BEGIN Supplied records

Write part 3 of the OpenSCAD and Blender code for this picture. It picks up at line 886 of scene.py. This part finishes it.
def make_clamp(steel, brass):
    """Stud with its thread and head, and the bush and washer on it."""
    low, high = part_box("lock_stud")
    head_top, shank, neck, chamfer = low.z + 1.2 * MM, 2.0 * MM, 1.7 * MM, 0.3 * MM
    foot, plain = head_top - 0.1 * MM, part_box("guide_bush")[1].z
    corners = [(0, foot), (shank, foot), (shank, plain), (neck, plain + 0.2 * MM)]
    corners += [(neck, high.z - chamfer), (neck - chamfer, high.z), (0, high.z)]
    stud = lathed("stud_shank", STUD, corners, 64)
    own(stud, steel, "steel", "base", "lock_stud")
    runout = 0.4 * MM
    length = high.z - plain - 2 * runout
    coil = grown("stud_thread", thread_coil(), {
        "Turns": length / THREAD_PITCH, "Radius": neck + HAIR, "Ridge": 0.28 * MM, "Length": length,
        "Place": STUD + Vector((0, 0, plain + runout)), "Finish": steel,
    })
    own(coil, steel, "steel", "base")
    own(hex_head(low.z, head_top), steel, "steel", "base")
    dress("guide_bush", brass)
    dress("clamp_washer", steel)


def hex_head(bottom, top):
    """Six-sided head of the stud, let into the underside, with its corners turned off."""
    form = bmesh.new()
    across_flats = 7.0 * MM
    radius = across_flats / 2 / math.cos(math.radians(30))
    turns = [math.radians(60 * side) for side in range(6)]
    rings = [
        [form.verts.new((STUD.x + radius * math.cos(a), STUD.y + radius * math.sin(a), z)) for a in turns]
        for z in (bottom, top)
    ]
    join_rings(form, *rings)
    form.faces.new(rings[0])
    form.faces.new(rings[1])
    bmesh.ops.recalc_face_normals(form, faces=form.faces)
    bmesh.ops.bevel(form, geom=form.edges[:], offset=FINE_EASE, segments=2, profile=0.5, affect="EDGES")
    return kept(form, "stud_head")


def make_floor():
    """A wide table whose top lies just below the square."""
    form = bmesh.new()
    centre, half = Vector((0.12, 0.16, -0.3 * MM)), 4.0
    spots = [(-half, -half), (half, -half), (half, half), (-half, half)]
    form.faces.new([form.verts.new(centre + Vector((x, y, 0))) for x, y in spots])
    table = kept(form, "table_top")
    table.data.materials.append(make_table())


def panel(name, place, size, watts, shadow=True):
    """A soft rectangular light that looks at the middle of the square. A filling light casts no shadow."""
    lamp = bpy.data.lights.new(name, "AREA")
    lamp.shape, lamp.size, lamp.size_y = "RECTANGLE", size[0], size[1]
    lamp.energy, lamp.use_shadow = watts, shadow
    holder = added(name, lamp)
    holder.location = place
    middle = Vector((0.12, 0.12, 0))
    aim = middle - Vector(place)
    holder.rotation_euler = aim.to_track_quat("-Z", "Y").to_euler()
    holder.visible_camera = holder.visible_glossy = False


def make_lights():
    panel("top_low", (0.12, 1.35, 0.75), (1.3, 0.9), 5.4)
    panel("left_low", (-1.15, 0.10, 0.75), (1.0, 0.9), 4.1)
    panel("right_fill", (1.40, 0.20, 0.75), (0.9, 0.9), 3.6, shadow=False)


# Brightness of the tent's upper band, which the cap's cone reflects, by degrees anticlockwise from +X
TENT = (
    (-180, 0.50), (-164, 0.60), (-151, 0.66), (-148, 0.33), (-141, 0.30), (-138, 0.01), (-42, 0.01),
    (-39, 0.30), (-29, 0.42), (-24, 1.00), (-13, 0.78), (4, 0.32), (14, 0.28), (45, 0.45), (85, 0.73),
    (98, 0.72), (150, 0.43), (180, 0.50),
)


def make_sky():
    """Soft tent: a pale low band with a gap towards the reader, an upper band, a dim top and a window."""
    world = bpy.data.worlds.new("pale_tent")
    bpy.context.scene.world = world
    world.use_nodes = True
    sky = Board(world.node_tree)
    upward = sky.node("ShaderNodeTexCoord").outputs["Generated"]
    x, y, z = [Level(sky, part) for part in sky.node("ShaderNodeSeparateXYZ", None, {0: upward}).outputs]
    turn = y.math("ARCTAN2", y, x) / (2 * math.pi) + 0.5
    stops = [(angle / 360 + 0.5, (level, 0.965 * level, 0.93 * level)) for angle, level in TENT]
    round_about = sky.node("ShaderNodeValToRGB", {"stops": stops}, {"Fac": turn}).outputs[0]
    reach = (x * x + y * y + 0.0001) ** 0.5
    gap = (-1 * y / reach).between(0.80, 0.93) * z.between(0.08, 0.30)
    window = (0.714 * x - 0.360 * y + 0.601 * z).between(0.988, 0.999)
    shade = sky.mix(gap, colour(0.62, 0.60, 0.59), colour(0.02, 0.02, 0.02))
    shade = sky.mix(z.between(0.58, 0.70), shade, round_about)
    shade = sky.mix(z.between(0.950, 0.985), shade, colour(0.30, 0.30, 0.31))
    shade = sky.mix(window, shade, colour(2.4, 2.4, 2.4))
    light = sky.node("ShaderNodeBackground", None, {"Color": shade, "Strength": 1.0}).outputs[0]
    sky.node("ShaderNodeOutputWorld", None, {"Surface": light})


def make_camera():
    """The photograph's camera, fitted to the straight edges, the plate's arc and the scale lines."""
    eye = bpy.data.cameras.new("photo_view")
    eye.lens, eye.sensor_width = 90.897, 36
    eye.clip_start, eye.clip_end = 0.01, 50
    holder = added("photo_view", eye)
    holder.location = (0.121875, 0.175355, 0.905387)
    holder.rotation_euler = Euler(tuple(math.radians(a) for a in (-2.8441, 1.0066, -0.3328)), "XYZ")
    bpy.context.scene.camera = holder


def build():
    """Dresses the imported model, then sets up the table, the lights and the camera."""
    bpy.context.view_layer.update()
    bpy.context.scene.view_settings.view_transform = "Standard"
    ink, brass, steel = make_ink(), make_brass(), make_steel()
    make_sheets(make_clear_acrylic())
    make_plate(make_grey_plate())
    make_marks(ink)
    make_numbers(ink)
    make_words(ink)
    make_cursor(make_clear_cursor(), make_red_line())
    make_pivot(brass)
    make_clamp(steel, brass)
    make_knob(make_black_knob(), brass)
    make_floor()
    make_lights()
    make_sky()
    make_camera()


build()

END Supplied records
BEGIN Supplied records

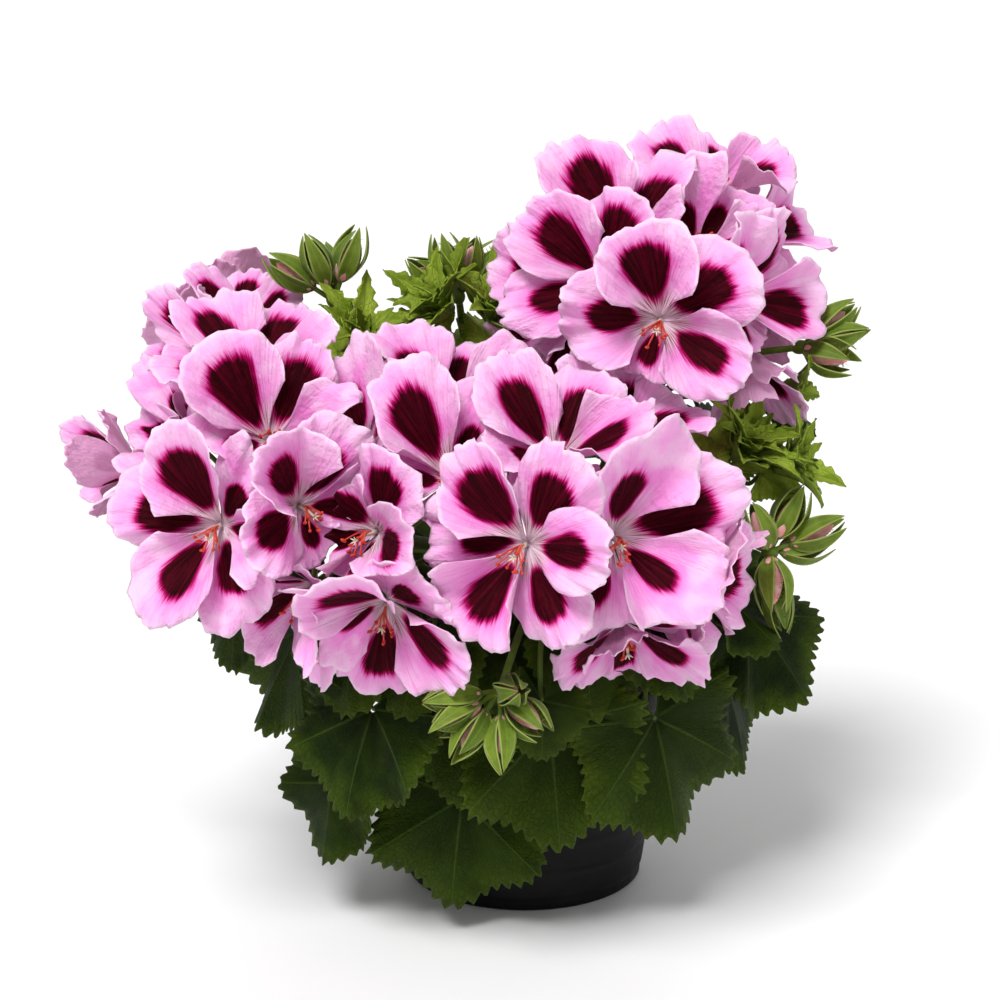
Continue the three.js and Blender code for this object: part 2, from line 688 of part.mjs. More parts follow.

END Supplied records

Problem description »
Say how many lines of the data include the word "context". Nothing other than the number should be given.

Written answer »
4